Nur ein kleiner Teil der Asylsuchenden wird in Deutschland anerkannt, denn meistens handelt es sich nicht um politisch Verfolgte, sondern um Wirtschaftsflüchtlinge. Im ersten Halbjahr 2015 kamen nur etwa ein Viertel der Asylsuchenden aus dem Irak und Syrien, wovon wiederum ein erheblicher Anteil bereits Schutz in den dortigen UN-Lagern gefunden hatte, doch seither hat sich der Anteil der syrischen Flüchtlinge stark vergrößert, auch weil sich herumgesprochen hat, dass Deutschland die meisten syrischen Asylanträge anerkennt.

Werden Asylanträge anerkannt, haben die Asylbewerber das Recht, ihre Familienmitglieder nachziehen zu lassen. Häufig senden arabische Familien ihre halbwüchsigen Jungen nach Deutschland, in der nicht unberechtigten Hoffnung, dann selbst nachziehen zu dürfen. Deutschland wird sich noch über Jahre mit den Konsequenzen dieser Flüchtlingswelle zu beschäftigen haben.

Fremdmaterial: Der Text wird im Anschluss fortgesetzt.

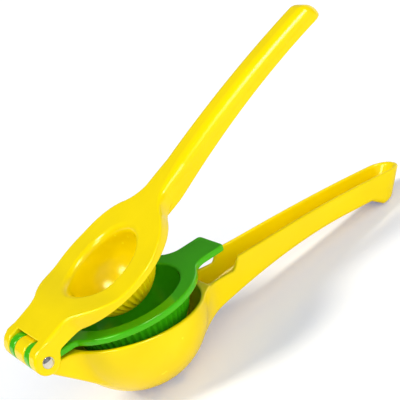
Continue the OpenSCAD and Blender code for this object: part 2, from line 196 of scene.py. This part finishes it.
WEB_R, WEB_LEN, UNDER_EDGE, ROOT_R = 10.0, 40, 2.2, 3.0
NECK_R, NECK_EDGE, NECK_END_Z, NECK_END_R = 5.0, 2.0, 2.0, 8.0
RIM_EDGE, INNER_EDGE, CHANNEL_FLOOR_R, CHANNEL_END_R = 1.0, 0.9, 1.8, 1.6
FOOT_RAISE = 0.02


def lower_half(x):
    """Half the lower handle's width."""
    flare = np.clip((FLARE_END - x) / (FLARE_END - POCKET_X), 0, None)
    return LOWER_HALF + LOWER_FLARE * flare**2


def grip_under(x):
    """Underside of the lower handle, without its tail."""
    toward_root = np.clip((GRIP_X - x) / (GRIP_X - GRIP_ROOT_X), 0, GRIP_PAST)
    return GRIP_Z - GRIP_DROP * toward_root**GRIP_POWER


def under_z(x):
    start = TAIL_CORNER_X - TAIL_LEN - TAIL_RUN
    return grip_under(x) - (TAIL_Z + GRIP_Z) * np.clip((x - start) / TAIL_RUN, 0, 1)


def lower_top(x):
    """Top of bowl and handle: rim, notch for the insert's tab, step and walls."""
    rise = wall_z(np.float64(WALL_X)) - NOTCH_Z
    step = NOTCH_Z + rise * swell((x - STEP_X) / (WALL_X - STEP_X))
    rim = REACH + BOWL_R
    near = RIM_Z + (NOTCH_Z - RIM_Z) * swell((x - rim) / (POCKET_X - rim))
    return np.where(x > WALL_X, wall_z(np.maximum(x, WALL_X)), np.where(x > STEP_X, step, near))


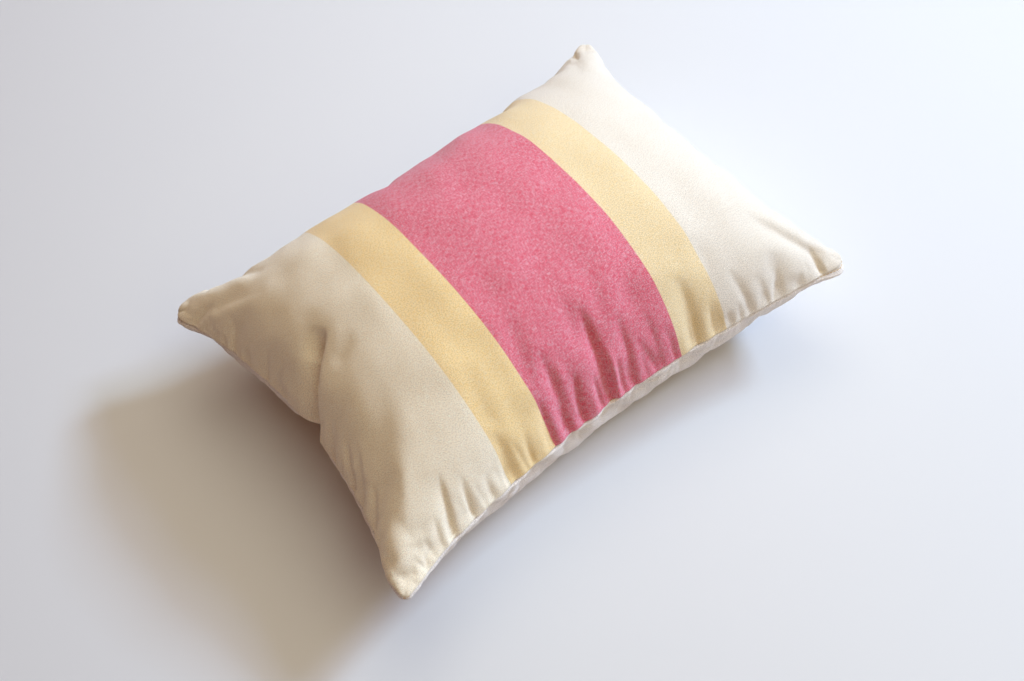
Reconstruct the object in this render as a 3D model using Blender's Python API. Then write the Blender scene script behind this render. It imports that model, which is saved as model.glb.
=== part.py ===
# A stuffed lumbar cushion, lying on its back. Metres, +Z up.
# Two flat panels are sewn together all round with a knife-edge seam and filled. The panels' length
# runs along X and their width along Y, and the cushion rests flat on z = 0.
from collections import namedtuple
from math import pi

import bmesh
import bpy
import numpy as np

# The cover lies 16 by 12 inches flat, and the filling pulls its corner tips closer together.
FLAT_LENGTH = 0.4064
FLAT_WIDTH = 0.3048
TIP_LENGTH = 0.378
TIP_WIDTH = 0.281

# Heights over the table: the seam's mean height, and how far the two panels swell from it.
SEAM_HEIGHT = 0.060
FRONT_SWELL = 0.0751
BACK_SWELL = 0.106
BASE_ROUNDING = 0.015

# The crown's profile along the length and across the width, (1 - |u| ** power) ** shoulder.
CROWN_POWER = (2.50, 2.59)
CROWN_SHOULDER = (0.603, 0.681)

# Each side bows in between its corners, and its seam rises or dips in the middle.
BOW_POWER = 1.81
Side = namedtuple("Side", "drawn_in rise")
NEAR = Side(drawn_in=0.0218, rise=-0.0032)
FAR = Side(drawn_in=0.0284, rise=0.0078)
LEFT = Side(drawn_in=0.0236, rise=-0.0006)
RIGHT = Side(drawn_in=0.0164, rise=0.0018)

# The ears, at the corners: the sheet through the seam rises towards each, and the ear itself swings
# to its own place. Every corner is sewn in a small arc on the flat panels.
Ear = namedtuple("Ear", "end side rise swing_x swing_y swing_z")
EARS = (
    Ear(-1, -1, -0.0028, -0.0005, -0.0065, -0.0010),
    Ear(1, -1, 0.0004, 0.0005, 0.0010, 0.0000),
    Ear(-1, 1, 0.0000, -0.0015, -0.0005, -0.0030),
    Ear(1, 1, 0.0022, 0.0045, 0.0065, 0.0034),
)
EAR_REACH = 0.035
CORNER_RADIUS = 0.012

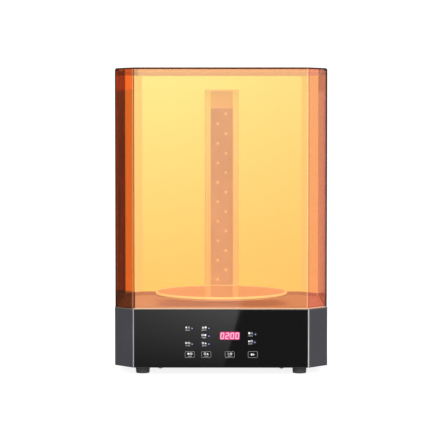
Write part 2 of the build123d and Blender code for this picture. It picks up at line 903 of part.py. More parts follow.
def uv_led(index):
    """One LED of the staggered double row, counted from the top."""
    side = 1 if index % 2 == 0 else -1
    body = Box(led_size, led_base_thick, led_size)
    lens = Pos(0, -led_base_thick / 2, 0) * Sphere(led_lens_radius)
    lens -= Pos(0, led_lens_radius, 0) * Box(led_size, 2 * led_lens_radius, led_size)
    y = led_board_front - led_base_thick / 2
    return Pos(side * led_offset_x, y, led_top_z - index * led_pitch) * (body + lens)


# Rear connections
def rocker_frame():
    """Snap-in frame of the power switch, with a well for its rocker."""
    half_w = switch_width / 2
    half_h = switch_height / 2
    bezel = block(
        (-half_w - bezel_border, pocket_floor, -half_h - bezel_border),
        (half_w + bezel_border, pocket_floor + bezel_thick, half_h + bezel_border),
    )
    bezel = chamfer(bezel.faces().sort_by(Axis.Y)[-1].edges(), bezel_thick / 2)
    body = bezel + block((-half_w, pocket_floor - switch_depth, -half_h), (half_w, pocket_floor, half_h))
    well_half_w = half_w - switch_wall
    well_half_h = rocker_half_height + 2 * rocker_gap + rocker_depth * sin(radians(rocker_on_angle))
    body -= block(
        (-well_half_w, pocket_floor + bezel_thick - switch_well_depth, -well_half_h),
        (well_half_w, pocket_floor + bezel_thick, well_half_h),
    )
    bore_length = 2 * (well_half_w + rocker_pin_length + fit_gap)
    pin_bore = Rot(0, 90, 0) * Cylinder(rocker_pin_radius + running_gap, bore_length)
    body -= Pos(0, rocker_pivot_y(), 0) * pin_bore
    return Pos(switch_x, 0, pocket_z) * body


def rocker_pivot_y():
    return pocket_floor + bezel_thick - rocker_pivot_depth


def power_rocker():
    """The rocker with its two pivot pins, pressed to its on side."""
    half_w = switch_width / 2 - switch_wall - rocker_gap
    top = pocket_floor + bezel_thick + rocker_valley
    section = Polygon(
        (top - rocker_depth, -rocker_half_height + rocker_taper),
        (top, -rocker_half_height),
        (top - rocker_valley, 0),
        (top, rocker_half_height),
        (top - rocker_depth, rocker_half_height - rocker_taper),
    )
    body = extrude(Plane.YZ * section, half_w, both=True)
    pin = Rot(0, 90, 0) * Cylinder(rocker_pin_radius, 2 * (half_w + rocker_gap + rocker_pin_length))
    body += Pos(0, rocker_pivot_y(), 0) * pin
    tilt = Pos(0, rocker_pivot_y(), 0) * Rot(rocker_on_angle, 0, 0) * Pos(0, -rocker_pivot_y(), 0)
    return Pos(switch_x, 0, pocket_z) * (tilt * body)


def dc_inlet():
    face = pocket_floor + inlet_flange_thick
    body = rod(inlet_flange_radius, pocket_floor, face, 0, 0)
    body = chamfer(body.edges().sort_by(Axis.Y)[-1], inlet_flange_thick / 3)
    body += rod(inlet_radius, face - inlet_length, pocket_floor, 0, 0)
    body -= rod(inlet_bore_radius, face - inlet_bore_depth, face, 0, 0)
    for x in (-inlet_bore_radius, inlet_bore_radius):
        body += block(
            (x - inlet_tab_width / 2, face - inlet_length - inlet_tab_length, -inlet_tab_thick / 2),
            (x + inlet_tab_width / 2, face - inlet_length, inlet_tab_thick / 2),
        )
    return Pos(inlet_x, 0, pocket_z) * body


def dc_inlet_pin():
    face = pocket_floor + inlet_flange_thick
    return rod(inlet_pin_radius, face - inlet_bore_depth, face - inlet_pin_back, inlet_x, pocket_z)


def dc_inlet_nut():
    inside = pocket_floor - pocket_wall
    plan = RegularPolygon(inlet_nut_across_flats / 2, 6, major_radius=False)
    plan -= Circle(inlet_radius + shaft_seat_gap)
    return Pos(inlet_x, inside, pocket_z) * extrude(Plane.XZ * plan, inlet_nut_thick)


# Driver board
def driver_board():
    board = block(
        (-driver_width / 2, -driver_depth / 2, driver_bottom_z),
        (driver_width / 2, driver_depth / 2, driver_top_z),
    )
    for x, y in driver_screw_places():
        board -= disc(m2_radius + m3_clearance, driver_bottom_z, driver_top_z, x, y)
    return Pos(driver_x, driver_y, 0) * board


def driver_screw_places():
    return four(driver_width / 2 - driver_screw_inset, driver_depth / 2 - driver_screw_inset)


def driver_parts():
    """Capacitors, choke, heat sink and plugs, all standing on the driver board."""
    capacitors = [disc(capacitor_radius, 0, capacitor_height, x, y) for x, y in capacitor_places]
    choke = disc(choke_radius, 0, choke_height) - disc(choke_hole_radius, 0, choke_height)
    plug_y = plug_edge + plug_depth / 2 - driver_depth / 2
    plugs = [
        Pos((index - (plug_count - 1) / 2) * plug_pitch, plug_y, plug_height / 2)
        * Box(plug_width, plug_depth, plug_height)
        for index in range(plug_count)
    ]
    parts = [*capacitors, Pos(*choke_place) * choke, Pos(*sink_place) * heat_sink(), *plugs]
    return [Pos(driver_x, driver_y, driver_top_z) * part for part in parts]


def heat_sink():
    """A finned sink, its fins towards the rear."""
    sink = Pos(0, 0, sink_height / 2) * Box(sink_width, sink_depth, sink_height)
    pitch = (sink_width - sink_fin_thick) / (sink_fin_count - 1)
    gap = Box(pitch - sink_fin_thick, sink_depth - sink_base, sink_height)
    for index in range(sink_fin_count - 1):
        x = (index - (sink_fin_count - 2) / 2) * pitch
        sink -= Pos(x, sink_base / 2, sink_height / 2) * gap
    return sink


# Assembly
keep("uv_hood", uv_hood())
keep("base_housing", base_housing())
keep("deck_plate", deck_plate())
keep("bottom_plate", bottom_plate())
keep("front_panel", front_panel())
keep("rubber_feet", *[rubber_foot(x, y) for x, y in four(foot_x, foot_y)])
keep("foot_screws", *[
    Pos(x, y, foot_counterbore_depth) * Rot(180, 0, 0) * m3_screw(foot_screw_length)
    for x, y in four(foot_x, foot_y)
])
keep("bottom_plate_screws", *[
    Pos(x, y, base_bottom) * Rot(180, 0, 0) * m3_screw(post_screw_length)
    for x, y in plate_screw_places()
])
keep("control_board", control_board())
keep("control_board_parts", *control_board_parts())
keep("control_board_screws", *[
    Pos(x, board_back, window_centre_z + z) * Rot(-90, 0, 0)
    * m2_screw(board_thick + board_standoff - screw_end_gap)
    for x, z in four(board_boss_x, board_boss_z)
])
keep("display_module", display_module())
keep("indicator_leds", *[indicator(x, z) for x, z in indicator_places()])
keep("touch_pads", *[touch_pad(x) for x in key_centres_x])
keep("turntable_disc", turntable_disc())
keep("turntable_hub", turntable_hub())
keep("turntable_shaft", turntable_shaft())
keep("turntable_gear", turntable_gear())
keep("shaft_circlip", shaft_circlip())
keep("bearing_housing", bearing_housing())
keep("bearing_screws", *[
    Pos(x, y, deck_bottom - bearing_flange_thick) * Rot(180, 0, 0)
    * m3_screw(bearing_flange_thick + bearing_screw_bite - screw_end_gap)
    for x, y in bearing_screw_places()
])
keep("shaft_bush_upper", shaft_bush(plinth_top, -1, upper_bush_length))
keep("shaft_bush_lower", shaft_bush(bearing_bottom_z, 1, lower_bush_length))
keep("drive_motor", drive_motor())
keep("motor_shaft", motor_shaft())
keep("drive_pinion", drive_pinion())
keep("motor_bracket", motor_bracket())
keep("motor_screws", *[
    Pos(centre_distance + x, y, bracket_top_z) * m3_screw(bracket_gauge + motor_screw_depth - screw_end_gap)
    for x, y in four(motor_screw_spacing / 2, motor_screw_spacing / 2)
])
keep("bracket_screws", *[
    Pos(x, y, bracket_seat_z - bracket_gauge) * Rot(180, 0, 0)
    * m3_screw(bracket_gauge + bracket_boss_drop - screw_end_gap)
    for x, y in bracket_screw_places()
])
keep("column_channel", column_channel())
keep("column_window", column_window())
keep("column_cap", column_cap())
keep("column_foot", column_foot())
keep("column_screws", *[
    Pos(x, column_middle_y(), channel_bottom_z) * m3_screw(foot_plate_thick + deck_thick)
    for x in (-foot_screw_x, foot_screw_x)
])
keep("led_board", led_board())
keep("uv_leds", *[uv_led(index) for index in range(led_count)])
keep("rocker_frame", rocker_frame())
keep("power_rocker", power_rocker())
keep("dc_inlet", dc_inlet())
keep("dc_inlet_pin", dc_inlet_pin())
keep("dc_inlet_nut", dc_inlet_nut())
keep("driver_board", driver_board())
keep("driver_parts", *driver_parts())
keep("driver_screws", *[
    Pos(driver_x + x, driver_y + y, driver_top_z) * m2_screw(board_thick + driver_standoff - screw_end_gap)
    for x, y in driver_screw_places()
])

os.makedirs("parts", exist_ok=True)
for name, shape in nodes.items():
    export_step(shape, f"parts/{name}.step")
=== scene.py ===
import json
import math
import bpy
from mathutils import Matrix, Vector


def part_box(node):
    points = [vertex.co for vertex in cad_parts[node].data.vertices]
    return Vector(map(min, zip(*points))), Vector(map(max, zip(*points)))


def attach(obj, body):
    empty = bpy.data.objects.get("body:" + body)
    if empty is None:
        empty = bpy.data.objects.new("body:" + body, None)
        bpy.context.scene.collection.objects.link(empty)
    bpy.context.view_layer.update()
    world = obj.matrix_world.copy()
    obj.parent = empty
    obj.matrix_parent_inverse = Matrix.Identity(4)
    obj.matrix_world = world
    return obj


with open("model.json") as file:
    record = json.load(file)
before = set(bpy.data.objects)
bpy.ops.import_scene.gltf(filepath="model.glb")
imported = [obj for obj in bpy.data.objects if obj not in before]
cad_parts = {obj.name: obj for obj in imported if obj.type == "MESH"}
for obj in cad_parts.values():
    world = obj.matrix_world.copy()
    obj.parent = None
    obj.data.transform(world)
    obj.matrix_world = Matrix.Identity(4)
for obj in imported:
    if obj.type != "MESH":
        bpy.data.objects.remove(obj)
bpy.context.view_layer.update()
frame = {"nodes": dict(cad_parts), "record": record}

from types import SimpleNamespace

import bmesh
import bpy
from mathutils import Vector

NODES = frame["nodes"]
MM = 0.001

# Camera, at the photograph's viewing angle
PICTURE = 440
FOCAL_PIXELS = 1624.0
SENSOR = 36.0
CAMERA_PLACE = (0.012, -2.296, 0.320)
HORIZON_ROW = 138.3
AXIS_COLUMN = 221.4
CAMERA_SHIFT_Y = -0.05


def make_camera():
    """A long lens above the hood's middle; a small shift and a small tilt share the framing."""
    data = bpy.data.cameras.new("camera")
    data.lens = FOCAL_PIXELS / PICTURE * SENSOR
    data.sensor_width = SENSOR
    data.shift_y = CAMERA_SHIFT_Y
    rise = (PICTURE / 2 - HORIZON_ROW) + CAMERA_SHIFT_Y * PICTURE
    tilt = math.atan(rise / FOCAL_PIXELS)
    column = AXIS_COLUMN - FOCAL_PIXELS * CAMERA_PLACE[0] / CAMERA_PLACE[1]
    pan = math.atan((column - PICTURE / 2) / FOCAL_PIXELS)
    camera = bpy.data.objects.new("camera", data)
    camera.location = CAMERA_PLACE
    camera.rotation_euler = (math.pi / 2 - tilt, 0, pan)
    bpy.context.scene.collection.objects.link(camera)
    bpy.context.scene.camera = camera


make_camera()


# Short ways to build node trees
NOISE_REACH = (0.3, 0.7)
GRAIN_SCALE = 2600.0
GRAIN_DEPTH = 0.03 * MM
BEHIND_HOOD = 2
BEHIND_HOOD_AND_WINDOW = 3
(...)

Um die Last gleichmäßiger zu verteilen, versuchte Deutschland, eine europäische Quotenregelung für die Verteilung der Asylbewerber durchzusetzen. Aber das wurde als „moralischer Imperialismus“ von anderen EU-Ländern abgelehnt. So gelang es Deutschland nicht, in der EU ein Quotenverfahren zur eigenen Entlastung durchzusetzen. Man einigte sich statt dessen auf einem rasch anberaumten Gipfel nur für ein sehr begrenztes Quotenverfahren im Umfang von gerade mal 120.000 Personen, um Ungarn, Italien und Griechenland zu entlasten, was Deutschland weitere 31.000 Flüchtlinge bringt.

Nun wird Deutschland nichts anderes übrig bleiben, als ebenfalls restriktivere Maßnahmen zu ergreifen, um dem Chaos ein Ende zu bereiten. Zu den dringend notwendigen Schritten gehört vor allem eine schnelle Unterscheidung zwischen politisch Verfolgten und Wirtschaftsflüchtlingen möglichst noch an der Grenze. Das Bundesamt für Migration und Flüchtlinge könnte Außenstellen an der Grenze eröffnen, um offenkundig unbegründete Asylanträge gleich dort zu erledigen und die Flüchtlinge gemäß den Regeln des Dublin-Abkommens in das letzte sichere Herkunftsland zurückzusenden. Vor allem aber sollte sich Deutschland anstrengen, den anerkannten Flüchtlingen so schnell wie möglich eine Schul- und Sprachausbildung zu gewähren und ihnen Arbeitsplätze zu verschaffen.